▶

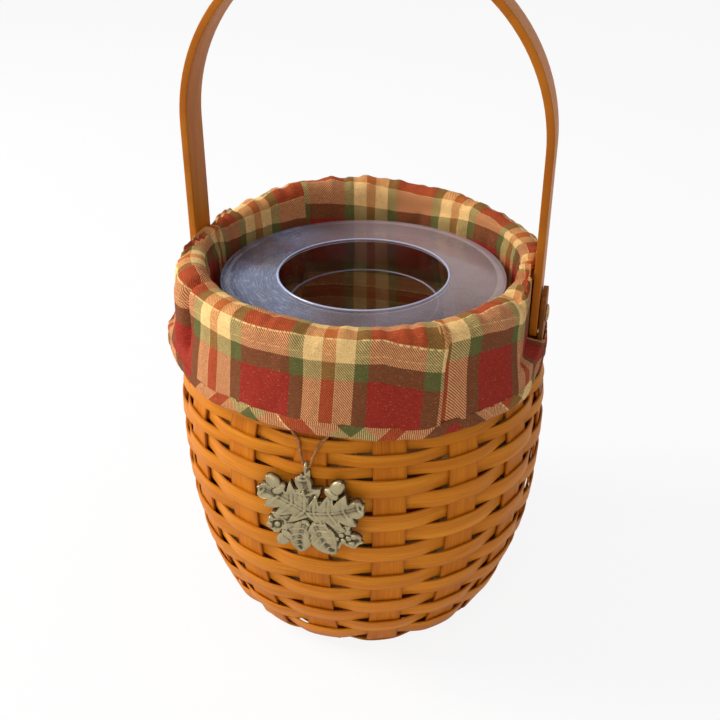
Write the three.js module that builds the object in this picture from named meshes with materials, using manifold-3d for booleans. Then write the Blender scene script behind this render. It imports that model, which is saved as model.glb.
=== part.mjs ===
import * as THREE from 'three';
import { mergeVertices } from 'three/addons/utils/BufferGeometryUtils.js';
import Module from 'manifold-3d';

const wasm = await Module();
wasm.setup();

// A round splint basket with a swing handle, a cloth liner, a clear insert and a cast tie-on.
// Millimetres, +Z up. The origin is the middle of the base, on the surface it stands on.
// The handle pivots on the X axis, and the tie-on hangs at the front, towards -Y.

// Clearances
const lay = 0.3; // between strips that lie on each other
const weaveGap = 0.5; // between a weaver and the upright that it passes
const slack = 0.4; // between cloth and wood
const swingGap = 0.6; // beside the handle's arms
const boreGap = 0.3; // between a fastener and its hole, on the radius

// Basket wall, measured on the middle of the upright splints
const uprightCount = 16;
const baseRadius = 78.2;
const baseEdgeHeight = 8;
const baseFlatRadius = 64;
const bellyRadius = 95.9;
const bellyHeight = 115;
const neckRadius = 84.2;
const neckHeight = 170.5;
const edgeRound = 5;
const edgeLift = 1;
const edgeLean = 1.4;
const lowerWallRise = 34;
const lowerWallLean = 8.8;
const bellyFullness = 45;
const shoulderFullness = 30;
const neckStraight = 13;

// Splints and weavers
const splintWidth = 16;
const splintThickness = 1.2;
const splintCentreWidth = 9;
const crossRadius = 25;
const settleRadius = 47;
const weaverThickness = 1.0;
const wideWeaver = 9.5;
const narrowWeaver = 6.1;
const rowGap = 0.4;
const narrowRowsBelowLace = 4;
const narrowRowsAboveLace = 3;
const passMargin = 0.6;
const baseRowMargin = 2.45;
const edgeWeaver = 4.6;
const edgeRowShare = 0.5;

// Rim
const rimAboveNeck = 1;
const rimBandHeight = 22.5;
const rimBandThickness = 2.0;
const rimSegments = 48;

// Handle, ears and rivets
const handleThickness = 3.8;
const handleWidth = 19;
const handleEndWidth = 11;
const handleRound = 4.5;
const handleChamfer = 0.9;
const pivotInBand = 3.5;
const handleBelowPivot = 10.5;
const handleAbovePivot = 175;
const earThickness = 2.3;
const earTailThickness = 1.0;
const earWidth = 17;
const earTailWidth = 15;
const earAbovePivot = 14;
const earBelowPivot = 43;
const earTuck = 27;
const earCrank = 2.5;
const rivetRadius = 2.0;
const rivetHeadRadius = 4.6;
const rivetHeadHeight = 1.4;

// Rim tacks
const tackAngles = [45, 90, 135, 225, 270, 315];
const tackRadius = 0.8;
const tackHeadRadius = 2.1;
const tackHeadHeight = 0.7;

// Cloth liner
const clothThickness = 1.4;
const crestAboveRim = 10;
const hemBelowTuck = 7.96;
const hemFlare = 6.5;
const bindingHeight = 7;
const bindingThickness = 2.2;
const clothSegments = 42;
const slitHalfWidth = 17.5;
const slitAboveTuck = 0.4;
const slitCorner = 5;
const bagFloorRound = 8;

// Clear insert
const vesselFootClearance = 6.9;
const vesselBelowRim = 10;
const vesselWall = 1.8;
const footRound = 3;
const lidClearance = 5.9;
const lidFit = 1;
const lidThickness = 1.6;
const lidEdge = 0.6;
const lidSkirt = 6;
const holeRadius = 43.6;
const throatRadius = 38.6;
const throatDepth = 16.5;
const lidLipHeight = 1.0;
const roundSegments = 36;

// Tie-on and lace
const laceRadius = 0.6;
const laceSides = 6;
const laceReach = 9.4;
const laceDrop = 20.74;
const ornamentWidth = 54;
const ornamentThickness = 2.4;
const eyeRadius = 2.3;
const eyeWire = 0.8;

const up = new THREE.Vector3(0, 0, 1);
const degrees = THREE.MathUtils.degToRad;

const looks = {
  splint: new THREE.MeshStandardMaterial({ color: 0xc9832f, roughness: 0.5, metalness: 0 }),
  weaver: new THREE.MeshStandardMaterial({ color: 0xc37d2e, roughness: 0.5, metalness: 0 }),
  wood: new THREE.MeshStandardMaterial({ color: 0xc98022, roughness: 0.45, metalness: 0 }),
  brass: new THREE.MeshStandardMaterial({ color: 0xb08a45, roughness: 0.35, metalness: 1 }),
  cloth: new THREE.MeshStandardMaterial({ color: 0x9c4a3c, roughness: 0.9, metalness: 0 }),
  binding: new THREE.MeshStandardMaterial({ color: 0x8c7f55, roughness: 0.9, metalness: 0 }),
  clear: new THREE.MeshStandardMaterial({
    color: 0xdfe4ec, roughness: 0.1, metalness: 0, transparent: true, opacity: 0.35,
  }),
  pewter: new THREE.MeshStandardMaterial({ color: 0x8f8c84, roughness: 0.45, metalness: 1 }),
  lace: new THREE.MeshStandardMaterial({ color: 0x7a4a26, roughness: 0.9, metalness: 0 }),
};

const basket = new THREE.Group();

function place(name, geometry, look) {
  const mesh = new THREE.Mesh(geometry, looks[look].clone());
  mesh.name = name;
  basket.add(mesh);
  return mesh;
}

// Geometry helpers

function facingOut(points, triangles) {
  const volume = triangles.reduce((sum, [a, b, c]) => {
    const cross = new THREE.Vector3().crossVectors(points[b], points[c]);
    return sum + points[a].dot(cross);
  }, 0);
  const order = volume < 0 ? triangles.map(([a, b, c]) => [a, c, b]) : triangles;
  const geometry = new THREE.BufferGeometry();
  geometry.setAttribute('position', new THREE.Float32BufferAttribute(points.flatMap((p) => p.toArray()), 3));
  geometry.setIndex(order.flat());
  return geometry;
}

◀
▶

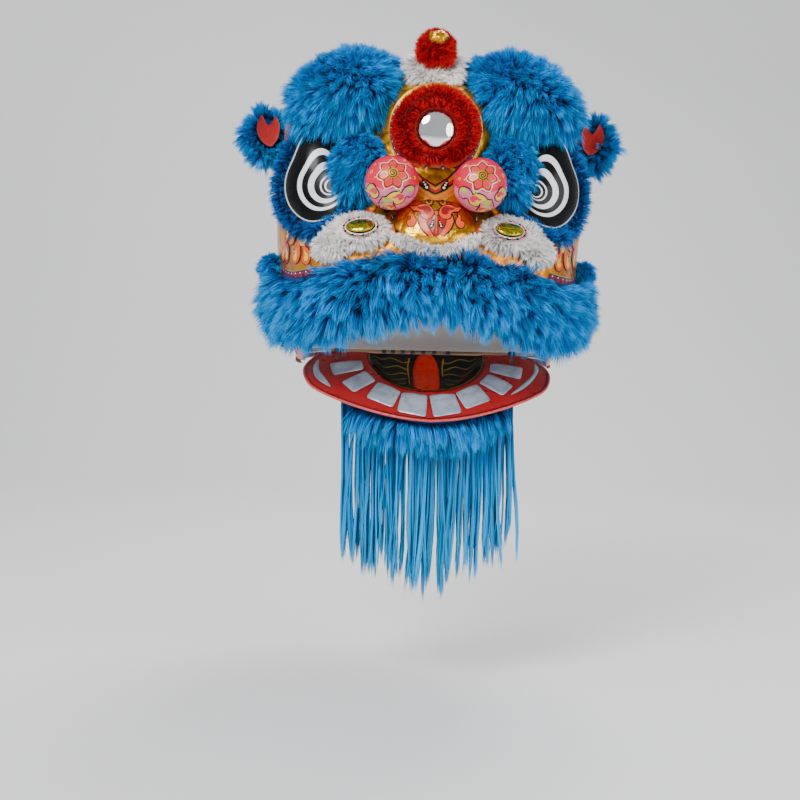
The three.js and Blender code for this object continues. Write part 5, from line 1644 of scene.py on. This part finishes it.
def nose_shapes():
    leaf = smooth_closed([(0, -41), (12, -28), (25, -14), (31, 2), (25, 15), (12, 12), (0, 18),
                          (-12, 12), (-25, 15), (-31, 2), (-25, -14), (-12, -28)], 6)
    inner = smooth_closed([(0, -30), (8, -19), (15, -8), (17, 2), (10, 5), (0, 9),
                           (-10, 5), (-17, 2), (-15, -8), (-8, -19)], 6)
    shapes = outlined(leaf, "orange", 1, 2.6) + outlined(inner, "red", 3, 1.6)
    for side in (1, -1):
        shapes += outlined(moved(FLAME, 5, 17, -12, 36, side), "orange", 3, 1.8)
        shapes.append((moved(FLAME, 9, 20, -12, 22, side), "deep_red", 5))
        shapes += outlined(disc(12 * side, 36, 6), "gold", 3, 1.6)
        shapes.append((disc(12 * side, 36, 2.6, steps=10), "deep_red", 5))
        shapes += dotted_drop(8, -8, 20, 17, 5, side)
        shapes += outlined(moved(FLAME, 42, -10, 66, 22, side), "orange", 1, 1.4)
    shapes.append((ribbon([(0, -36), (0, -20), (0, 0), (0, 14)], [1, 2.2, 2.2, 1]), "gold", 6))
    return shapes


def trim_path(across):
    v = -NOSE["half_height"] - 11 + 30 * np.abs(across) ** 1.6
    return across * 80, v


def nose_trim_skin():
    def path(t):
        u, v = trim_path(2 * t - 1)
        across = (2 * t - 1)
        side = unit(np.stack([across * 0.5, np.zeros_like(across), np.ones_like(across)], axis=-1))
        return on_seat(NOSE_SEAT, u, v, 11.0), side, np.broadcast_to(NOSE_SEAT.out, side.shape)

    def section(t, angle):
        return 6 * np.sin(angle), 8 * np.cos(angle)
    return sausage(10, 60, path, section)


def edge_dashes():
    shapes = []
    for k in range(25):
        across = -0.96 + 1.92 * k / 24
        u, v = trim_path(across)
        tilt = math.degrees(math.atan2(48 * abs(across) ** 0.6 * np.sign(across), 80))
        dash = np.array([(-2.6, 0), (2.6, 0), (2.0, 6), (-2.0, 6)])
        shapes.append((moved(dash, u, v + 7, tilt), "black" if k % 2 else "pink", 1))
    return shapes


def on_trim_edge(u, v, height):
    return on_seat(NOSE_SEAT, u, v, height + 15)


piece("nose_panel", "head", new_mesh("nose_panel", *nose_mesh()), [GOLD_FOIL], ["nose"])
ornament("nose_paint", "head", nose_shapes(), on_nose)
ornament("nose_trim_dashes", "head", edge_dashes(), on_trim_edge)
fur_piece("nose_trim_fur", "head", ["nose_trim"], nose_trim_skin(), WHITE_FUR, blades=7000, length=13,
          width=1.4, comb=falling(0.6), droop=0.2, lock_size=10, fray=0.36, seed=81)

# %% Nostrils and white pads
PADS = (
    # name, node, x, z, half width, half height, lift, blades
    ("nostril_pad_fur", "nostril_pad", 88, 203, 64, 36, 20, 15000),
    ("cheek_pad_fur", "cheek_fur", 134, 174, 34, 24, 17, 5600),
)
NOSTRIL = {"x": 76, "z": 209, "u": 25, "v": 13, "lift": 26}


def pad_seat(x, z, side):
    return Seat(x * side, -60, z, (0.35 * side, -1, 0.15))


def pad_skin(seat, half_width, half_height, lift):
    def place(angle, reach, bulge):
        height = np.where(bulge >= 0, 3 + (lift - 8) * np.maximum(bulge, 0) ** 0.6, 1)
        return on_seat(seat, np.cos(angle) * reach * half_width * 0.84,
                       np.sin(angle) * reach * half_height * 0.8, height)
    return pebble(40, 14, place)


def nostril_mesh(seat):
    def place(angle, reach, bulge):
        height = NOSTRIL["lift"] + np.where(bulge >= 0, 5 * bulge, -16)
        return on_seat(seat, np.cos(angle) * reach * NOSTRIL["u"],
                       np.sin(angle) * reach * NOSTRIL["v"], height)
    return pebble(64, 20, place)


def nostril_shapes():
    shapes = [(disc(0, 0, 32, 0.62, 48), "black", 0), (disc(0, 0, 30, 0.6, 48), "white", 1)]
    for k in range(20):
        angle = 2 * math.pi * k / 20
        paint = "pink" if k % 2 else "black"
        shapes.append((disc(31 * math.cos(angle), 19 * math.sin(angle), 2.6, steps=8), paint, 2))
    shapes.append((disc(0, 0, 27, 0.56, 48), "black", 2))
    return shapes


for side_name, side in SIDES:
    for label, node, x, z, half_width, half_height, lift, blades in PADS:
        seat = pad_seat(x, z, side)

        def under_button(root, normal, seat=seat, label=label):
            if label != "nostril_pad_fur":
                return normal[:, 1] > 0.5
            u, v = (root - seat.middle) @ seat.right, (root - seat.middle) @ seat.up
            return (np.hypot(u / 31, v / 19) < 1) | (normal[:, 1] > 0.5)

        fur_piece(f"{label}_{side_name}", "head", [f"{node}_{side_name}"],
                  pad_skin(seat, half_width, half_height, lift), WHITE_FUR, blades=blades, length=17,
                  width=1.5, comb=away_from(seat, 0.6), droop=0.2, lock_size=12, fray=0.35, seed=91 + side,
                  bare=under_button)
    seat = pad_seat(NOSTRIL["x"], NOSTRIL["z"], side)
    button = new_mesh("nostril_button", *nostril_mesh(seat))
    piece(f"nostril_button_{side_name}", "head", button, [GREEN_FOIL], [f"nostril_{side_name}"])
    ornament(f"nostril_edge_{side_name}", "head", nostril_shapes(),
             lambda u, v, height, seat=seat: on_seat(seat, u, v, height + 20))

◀
▶

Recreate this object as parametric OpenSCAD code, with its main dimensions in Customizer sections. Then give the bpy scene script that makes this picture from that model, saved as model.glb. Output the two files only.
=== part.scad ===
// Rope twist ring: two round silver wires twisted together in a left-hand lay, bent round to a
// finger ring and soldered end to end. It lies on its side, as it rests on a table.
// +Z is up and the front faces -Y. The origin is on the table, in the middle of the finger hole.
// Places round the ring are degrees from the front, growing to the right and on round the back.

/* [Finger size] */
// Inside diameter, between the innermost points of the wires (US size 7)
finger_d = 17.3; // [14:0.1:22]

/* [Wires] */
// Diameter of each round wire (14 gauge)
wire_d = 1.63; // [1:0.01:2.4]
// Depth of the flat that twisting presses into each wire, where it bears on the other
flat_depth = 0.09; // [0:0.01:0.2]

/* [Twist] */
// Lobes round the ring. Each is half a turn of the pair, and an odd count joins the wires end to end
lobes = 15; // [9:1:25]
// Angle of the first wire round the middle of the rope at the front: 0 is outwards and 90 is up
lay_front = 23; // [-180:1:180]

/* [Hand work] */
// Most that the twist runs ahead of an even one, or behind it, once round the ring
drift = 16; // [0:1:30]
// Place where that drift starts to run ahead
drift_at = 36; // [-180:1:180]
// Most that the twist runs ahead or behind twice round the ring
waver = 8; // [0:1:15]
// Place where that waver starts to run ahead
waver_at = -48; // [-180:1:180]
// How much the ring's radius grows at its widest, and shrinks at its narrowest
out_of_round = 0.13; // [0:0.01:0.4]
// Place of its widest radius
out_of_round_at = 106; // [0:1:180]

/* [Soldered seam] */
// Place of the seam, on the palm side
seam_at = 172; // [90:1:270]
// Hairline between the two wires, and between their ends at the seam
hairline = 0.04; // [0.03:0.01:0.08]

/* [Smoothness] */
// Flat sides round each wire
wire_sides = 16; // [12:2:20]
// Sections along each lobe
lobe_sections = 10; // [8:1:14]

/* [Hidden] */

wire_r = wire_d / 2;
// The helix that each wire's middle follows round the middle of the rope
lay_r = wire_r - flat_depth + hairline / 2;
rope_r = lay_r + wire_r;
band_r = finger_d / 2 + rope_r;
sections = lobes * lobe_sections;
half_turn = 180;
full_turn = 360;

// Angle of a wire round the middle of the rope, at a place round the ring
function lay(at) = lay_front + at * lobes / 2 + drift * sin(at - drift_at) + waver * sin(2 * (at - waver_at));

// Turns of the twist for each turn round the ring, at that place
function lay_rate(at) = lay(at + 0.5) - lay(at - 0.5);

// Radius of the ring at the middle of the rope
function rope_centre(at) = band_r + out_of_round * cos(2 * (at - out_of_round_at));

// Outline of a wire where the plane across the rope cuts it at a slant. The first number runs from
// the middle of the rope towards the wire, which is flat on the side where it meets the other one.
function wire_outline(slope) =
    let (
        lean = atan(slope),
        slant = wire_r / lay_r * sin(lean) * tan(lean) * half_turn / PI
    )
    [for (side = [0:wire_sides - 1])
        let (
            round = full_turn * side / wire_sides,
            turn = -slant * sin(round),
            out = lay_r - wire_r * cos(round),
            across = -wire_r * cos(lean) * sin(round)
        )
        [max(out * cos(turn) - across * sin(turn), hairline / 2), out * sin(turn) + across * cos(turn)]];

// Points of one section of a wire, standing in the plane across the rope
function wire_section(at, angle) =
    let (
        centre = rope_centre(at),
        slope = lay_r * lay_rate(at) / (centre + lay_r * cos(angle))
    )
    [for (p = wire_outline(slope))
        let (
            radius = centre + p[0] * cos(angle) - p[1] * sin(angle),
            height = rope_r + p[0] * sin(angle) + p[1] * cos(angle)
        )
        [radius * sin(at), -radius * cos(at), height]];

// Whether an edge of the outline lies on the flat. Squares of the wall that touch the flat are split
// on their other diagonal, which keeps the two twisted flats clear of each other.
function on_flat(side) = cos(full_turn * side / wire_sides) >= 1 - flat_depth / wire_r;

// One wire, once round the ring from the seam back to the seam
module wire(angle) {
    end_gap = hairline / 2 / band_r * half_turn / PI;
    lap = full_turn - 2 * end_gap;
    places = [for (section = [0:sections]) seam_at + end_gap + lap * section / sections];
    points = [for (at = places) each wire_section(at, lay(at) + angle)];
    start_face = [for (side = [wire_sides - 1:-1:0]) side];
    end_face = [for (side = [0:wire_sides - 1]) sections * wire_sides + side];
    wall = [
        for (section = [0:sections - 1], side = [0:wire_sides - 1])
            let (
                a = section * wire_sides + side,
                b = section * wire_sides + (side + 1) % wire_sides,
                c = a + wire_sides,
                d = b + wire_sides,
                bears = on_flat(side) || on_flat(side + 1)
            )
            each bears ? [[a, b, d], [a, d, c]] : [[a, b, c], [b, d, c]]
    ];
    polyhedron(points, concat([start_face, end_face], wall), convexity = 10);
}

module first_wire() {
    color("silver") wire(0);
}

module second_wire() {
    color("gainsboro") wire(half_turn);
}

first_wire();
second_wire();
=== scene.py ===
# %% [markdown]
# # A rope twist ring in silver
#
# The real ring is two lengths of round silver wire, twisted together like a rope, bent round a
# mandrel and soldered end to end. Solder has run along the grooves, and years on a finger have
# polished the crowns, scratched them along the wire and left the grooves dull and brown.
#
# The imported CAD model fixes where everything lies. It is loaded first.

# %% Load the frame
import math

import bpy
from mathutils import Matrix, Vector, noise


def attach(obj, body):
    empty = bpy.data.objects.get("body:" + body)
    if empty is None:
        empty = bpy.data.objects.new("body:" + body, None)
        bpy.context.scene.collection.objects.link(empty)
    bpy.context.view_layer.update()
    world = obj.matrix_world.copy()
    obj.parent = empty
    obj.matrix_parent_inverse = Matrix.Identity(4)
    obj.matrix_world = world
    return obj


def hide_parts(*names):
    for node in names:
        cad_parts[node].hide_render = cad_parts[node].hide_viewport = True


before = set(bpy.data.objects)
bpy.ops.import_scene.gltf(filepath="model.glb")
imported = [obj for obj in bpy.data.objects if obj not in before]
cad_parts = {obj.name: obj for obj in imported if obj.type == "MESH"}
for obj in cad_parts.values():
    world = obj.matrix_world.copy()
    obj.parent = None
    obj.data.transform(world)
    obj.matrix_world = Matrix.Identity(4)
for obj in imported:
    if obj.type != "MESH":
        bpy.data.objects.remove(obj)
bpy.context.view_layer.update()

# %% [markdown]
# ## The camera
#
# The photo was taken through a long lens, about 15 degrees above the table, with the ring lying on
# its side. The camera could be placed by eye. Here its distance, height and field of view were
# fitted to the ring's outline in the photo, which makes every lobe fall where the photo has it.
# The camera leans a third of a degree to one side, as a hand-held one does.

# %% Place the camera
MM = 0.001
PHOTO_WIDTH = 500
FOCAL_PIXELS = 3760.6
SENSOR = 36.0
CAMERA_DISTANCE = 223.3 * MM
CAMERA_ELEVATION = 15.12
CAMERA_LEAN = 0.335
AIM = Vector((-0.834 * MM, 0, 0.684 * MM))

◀

> WHAT YOU HAVE TO DO
Above are the lines; repeat exactly the ones from the line containing "to the seam" down to the line containing "if empty is", both inclusive.

> THE COMPLETED TASK
// One wire, once round the ring from the seam back to the seam
module wire(angle) {
    end_gap = hairline / 2 / band_r * half_turn / PI;
    lap = full_turn - 2 * end_gap;
    places = [for (section = [0:sections]) seam_at + end_gap + lap * section / sections];
    points = [for (at = places) each wire_section(at, lay(at) + angle)];
    start_face = [for (side = [wire_sides - 1:-1:0]) side];
    end_face = [for (side = [0:wire_sides - 1]) sections * wire_sides + side];
    wall = [
        for (section = [0:sections - 1], side = [0:wire_sides - 1])
            let (
                a = section * wire_sides + side,
                b = section * wire_sides + (side + 1) % wire_sides,
                c = a + wire_sides,
                d = b + wire_sides,
                bears = on_flat(side) || on_flat(side + 1)
            )
            each bears ? [[a, b, d], [a, d, c]] : [[a, b, c], [b, d, c]]
    ];
    polyhedron(points, concat([start_face, end_face], wall), convexity = 10);
}

module first_wire() {
    color("silver") wire(0);
}

module second_wire() {
    color("gainsboro") wire(half_turn);
}

first_wire();
second_wire();
=== scene.py ===
# %% [markdown]
# # A rope twist ring in silver
#
# The real ring is two lengths of round silver wire, twisted together like a rope, bent round a
# mandrel and soldered end to end. Solder has run along the grooves, and years on a finger have
# polished the crowns, scratched them along the wire and left the grooves dull and brown.
#
# The imported CAD model fixes where everything lies. It is loaded first.

# %% Load the frame
import math

import bpy
from mathutils import Matrix, Vector, noise


def attach(obj, body):
    empty = bpy.data.objects.get("body:" + body)
    if empty is None:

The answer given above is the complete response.